REQUEST
Return the line containing "function add(name, geometry, material)", the line containing "imported CAD frame.", and every line between them, exactly as they stand. Output nothing else.

***** MATERIAL PROVIDED *****

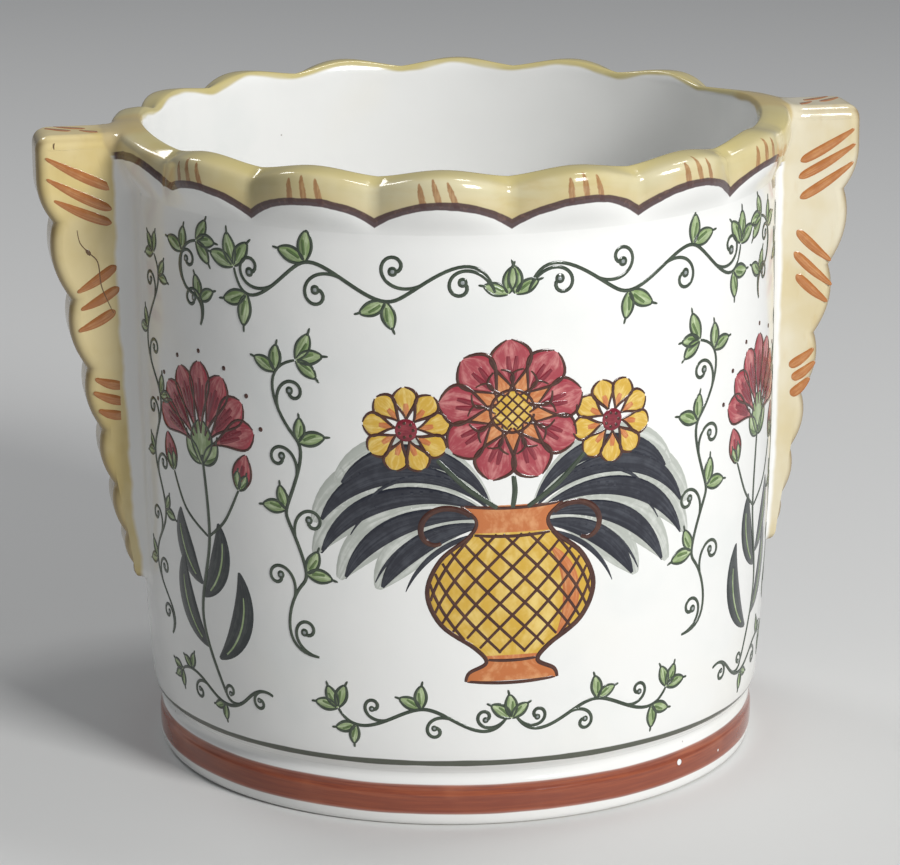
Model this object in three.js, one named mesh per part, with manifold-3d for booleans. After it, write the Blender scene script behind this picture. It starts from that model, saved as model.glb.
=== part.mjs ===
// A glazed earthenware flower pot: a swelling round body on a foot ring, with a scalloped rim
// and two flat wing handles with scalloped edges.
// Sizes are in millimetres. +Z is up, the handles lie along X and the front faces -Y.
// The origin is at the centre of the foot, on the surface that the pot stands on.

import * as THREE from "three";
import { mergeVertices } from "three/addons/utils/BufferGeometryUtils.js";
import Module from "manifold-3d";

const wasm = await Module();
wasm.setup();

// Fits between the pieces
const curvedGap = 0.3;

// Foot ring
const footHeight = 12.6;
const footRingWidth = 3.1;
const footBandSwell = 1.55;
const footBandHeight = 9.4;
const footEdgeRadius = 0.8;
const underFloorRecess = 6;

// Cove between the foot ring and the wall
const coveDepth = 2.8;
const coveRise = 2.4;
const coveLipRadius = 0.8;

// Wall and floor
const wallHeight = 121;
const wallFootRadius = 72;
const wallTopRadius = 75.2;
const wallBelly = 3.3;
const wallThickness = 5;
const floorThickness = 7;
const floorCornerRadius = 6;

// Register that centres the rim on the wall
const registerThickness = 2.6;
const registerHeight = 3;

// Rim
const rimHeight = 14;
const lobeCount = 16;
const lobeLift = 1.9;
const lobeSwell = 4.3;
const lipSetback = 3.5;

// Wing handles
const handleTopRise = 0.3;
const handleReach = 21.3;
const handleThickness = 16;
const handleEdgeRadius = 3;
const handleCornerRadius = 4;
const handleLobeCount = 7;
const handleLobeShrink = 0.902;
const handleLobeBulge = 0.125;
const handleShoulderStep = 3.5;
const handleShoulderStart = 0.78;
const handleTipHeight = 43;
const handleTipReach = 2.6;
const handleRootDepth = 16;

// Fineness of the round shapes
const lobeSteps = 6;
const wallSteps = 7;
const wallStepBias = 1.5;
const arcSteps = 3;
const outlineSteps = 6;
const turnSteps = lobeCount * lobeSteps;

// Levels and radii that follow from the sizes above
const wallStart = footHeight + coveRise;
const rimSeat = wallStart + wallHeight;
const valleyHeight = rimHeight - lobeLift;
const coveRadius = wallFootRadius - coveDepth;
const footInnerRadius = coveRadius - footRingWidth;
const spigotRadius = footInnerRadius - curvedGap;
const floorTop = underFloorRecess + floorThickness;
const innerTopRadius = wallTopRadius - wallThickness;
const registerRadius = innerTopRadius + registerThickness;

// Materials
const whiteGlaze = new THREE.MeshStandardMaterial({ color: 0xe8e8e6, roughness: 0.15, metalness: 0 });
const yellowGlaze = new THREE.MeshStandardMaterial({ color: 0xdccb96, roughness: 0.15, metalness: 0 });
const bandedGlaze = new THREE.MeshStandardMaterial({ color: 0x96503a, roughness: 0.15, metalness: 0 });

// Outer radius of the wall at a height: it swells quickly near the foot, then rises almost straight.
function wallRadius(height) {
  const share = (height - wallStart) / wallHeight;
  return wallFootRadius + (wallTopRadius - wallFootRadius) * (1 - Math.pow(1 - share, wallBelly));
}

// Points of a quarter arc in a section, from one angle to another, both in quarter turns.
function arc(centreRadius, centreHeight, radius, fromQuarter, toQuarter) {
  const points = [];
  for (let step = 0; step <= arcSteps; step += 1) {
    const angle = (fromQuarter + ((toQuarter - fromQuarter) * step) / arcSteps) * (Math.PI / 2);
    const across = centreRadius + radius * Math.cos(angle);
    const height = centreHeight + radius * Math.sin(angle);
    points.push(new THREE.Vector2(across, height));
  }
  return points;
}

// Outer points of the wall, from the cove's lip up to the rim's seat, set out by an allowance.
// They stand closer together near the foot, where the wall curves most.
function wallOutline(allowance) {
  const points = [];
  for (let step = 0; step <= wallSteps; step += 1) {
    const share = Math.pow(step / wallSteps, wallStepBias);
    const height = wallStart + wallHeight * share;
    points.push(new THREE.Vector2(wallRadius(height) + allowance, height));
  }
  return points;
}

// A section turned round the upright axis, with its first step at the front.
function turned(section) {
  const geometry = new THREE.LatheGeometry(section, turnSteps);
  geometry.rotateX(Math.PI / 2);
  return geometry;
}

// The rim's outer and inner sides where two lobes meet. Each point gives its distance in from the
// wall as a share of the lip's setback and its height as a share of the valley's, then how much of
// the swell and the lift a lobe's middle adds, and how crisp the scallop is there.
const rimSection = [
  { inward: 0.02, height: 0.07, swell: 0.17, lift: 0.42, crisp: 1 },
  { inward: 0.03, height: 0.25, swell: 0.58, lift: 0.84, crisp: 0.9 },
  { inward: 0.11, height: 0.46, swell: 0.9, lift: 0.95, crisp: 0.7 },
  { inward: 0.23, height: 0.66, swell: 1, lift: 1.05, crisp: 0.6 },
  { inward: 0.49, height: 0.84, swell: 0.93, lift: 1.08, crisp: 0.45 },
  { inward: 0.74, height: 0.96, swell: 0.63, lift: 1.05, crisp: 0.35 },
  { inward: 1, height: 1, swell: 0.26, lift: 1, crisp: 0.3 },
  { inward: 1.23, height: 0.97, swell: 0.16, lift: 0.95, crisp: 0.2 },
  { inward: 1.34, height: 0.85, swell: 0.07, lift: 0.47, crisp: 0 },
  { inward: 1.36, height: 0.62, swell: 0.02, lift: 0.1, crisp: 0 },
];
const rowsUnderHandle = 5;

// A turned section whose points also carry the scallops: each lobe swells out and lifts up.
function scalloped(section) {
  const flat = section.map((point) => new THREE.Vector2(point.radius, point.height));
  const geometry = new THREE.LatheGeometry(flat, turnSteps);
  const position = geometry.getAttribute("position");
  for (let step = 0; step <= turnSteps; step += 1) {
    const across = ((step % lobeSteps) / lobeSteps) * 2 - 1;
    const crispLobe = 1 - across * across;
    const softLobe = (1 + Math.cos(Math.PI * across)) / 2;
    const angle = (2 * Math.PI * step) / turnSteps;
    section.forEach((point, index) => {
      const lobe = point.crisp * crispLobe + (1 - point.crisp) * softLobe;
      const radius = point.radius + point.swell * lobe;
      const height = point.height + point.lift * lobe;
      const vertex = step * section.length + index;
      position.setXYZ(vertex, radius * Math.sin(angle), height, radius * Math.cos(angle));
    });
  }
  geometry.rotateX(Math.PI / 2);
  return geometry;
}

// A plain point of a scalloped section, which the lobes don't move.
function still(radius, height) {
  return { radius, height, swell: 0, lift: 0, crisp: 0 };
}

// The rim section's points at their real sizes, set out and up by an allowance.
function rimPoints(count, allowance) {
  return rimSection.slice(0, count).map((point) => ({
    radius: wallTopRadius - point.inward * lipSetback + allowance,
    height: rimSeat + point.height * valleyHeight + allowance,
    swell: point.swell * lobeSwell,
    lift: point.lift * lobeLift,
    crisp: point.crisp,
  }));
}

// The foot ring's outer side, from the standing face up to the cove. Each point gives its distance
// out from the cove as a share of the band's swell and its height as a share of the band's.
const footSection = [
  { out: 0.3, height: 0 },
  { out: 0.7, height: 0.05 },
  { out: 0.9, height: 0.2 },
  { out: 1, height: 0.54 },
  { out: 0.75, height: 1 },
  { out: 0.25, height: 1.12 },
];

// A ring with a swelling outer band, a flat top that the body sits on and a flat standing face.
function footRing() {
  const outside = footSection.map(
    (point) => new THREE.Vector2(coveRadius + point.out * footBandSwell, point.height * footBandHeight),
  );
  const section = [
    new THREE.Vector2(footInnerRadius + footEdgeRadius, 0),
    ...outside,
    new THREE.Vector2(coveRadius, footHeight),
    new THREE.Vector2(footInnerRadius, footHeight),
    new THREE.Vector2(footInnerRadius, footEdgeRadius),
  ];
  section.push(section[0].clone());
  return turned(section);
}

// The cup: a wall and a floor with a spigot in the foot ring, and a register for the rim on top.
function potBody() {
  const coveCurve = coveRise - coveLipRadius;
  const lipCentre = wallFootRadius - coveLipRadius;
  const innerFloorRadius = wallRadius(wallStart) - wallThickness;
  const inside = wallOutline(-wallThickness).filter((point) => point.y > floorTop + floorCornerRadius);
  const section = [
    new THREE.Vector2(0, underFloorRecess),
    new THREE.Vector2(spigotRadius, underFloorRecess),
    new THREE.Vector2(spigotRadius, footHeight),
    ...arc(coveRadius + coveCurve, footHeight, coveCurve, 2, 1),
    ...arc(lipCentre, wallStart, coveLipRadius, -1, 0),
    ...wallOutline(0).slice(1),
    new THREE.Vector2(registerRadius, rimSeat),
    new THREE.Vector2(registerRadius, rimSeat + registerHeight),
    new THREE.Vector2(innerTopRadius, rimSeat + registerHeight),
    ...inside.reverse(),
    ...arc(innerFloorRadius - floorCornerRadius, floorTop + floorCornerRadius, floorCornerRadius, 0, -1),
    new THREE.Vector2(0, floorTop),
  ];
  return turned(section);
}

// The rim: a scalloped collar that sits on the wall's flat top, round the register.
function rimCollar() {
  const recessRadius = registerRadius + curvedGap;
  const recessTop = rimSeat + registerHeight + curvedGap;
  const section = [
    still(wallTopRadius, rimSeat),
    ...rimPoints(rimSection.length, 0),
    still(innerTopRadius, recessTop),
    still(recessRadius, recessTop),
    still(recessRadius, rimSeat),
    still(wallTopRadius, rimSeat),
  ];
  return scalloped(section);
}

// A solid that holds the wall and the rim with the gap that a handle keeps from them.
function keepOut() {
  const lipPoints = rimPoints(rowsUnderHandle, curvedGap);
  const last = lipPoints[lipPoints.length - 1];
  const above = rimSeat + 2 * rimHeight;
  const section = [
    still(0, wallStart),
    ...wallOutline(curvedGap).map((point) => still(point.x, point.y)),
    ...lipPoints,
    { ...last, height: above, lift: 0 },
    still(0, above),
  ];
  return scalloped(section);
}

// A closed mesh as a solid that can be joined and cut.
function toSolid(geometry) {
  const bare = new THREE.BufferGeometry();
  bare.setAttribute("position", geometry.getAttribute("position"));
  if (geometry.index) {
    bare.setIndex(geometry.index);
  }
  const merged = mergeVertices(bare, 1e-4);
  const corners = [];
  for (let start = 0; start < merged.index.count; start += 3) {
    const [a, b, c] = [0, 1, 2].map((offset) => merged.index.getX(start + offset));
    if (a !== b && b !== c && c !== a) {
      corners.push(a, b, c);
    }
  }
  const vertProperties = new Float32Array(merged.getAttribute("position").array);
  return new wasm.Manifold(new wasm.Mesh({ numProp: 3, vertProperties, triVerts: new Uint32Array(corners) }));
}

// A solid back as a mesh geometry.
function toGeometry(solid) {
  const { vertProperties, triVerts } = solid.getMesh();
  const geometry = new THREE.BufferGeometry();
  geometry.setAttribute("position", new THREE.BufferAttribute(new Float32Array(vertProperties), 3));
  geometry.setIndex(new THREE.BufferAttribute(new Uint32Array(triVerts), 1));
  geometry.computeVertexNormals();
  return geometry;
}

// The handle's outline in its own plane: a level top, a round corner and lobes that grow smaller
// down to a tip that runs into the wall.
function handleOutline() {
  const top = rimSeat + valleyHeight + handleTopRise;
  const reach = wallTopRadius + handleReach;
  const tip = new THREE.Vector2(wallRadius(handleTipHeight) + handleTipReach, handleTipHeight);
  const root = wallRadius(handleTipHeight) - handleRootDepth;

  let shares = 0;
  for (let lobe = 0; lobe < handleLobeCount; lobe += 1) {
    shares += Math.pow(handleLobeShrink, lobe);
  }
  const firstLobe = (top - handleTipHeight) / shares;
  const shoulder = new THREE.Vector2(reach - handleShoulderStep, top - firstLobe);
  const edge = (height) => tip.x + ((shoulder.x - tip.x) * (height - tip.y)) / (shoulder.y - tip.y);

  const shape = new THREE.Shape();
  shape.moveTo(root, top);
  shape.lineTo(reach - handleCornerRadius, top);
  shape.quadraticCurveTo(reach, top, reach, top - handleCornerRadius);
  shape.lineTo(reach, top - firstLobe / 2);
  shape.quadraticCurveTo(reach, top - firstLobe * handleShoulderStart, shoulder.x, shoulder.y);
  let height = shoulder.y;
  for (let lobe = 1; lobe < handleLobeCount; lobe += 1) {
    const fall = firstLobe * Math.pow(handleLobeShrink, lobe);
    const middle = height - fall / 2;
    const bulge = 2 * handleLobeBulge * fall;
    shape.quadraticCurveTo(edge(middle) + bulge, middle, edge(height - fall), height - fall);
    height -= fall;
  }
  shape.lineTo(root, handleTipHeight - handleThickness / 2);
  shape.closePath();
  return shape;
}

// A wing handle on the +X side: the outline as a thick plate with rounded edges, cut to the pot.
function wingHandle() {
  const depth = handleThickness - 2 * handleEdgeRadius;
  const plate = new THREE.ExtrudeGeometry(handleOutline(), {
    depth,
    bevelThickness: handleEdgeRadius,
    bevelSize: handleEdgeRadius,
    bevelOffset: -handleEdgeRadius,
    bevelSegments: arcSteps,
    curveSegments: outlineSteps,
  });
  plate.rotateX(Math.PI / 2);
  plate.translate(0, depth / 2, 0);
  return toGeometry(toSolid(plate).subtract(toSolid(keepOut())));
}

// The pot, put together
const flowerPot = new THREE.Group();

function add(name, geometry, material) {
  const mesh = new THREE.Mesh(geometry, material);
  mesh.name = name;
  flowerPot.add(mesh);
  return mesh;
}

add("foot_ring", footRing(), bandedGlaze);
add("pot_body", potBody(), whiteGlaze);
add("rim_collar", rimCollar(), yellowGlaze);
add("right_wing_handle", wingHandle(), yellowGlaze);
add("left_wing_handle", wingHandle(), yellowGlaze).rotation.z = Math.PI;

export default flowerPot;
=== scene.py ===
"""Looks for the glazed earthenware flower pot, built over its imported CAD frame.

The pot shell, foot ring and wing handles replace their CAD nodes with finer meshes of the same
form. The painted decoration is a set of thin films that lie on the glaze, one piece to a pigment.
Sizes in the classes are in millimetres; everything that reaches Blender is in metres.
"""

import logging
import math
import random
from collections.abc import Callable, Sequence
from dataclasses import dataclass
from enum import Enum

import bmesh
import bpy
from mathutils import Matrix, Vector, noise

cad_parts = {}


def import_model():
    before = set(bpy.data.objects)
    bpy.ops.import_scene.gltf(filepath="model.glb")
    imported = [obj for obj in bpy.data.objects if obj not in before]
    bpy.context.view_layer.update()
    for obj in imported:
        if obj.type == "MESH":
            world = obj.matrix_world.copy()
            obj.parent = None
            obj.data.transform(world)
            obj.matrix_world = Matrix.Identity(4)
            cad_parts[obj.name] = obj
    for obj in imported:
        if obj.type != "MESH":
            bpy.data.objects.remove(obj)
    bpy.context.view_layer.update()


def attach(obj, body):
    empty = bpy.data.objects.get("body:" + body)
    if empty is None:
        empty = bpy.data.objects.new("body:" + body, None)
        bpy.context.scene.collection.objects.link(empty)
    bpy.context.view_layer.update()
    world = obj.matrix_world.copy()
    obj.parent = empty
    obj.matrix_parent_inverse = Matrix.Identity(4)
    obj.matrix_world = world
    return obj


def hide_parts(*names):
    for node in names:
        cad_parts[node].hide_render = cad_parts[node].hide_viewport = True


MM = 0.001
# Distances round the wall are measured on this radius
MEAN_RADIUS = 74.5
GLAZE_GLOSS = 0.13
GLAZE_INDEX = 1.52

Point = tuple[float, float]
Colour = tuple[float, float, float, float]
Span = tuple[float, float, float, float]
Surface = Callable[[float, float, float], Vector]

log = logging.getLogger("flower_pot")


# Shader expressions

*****

FINAL ANSWER
function add(name, geometry, material) {
  const mesh = new THREE.Mesh(geometry, material);
  mesh.name = name;
  flowerPot.add(mesh);
  return mesh;
}

add("foot_ring", footRing(), bandedGlaze);
add("pot_body", potBody(), whiteGlaze);
add("rim_collar", rimCollar(), yellowGlaze);
add("right_wing_handle", wingHandle(), yellowGlaze);
add("left_wing_handle", wingHandle(), yellowGlaze).rotation.z = Math.PI;

export default flowerPot;
=== scene.py ===
"""Looks for the glazed earthenware flower pot, built over its imported CAD frame.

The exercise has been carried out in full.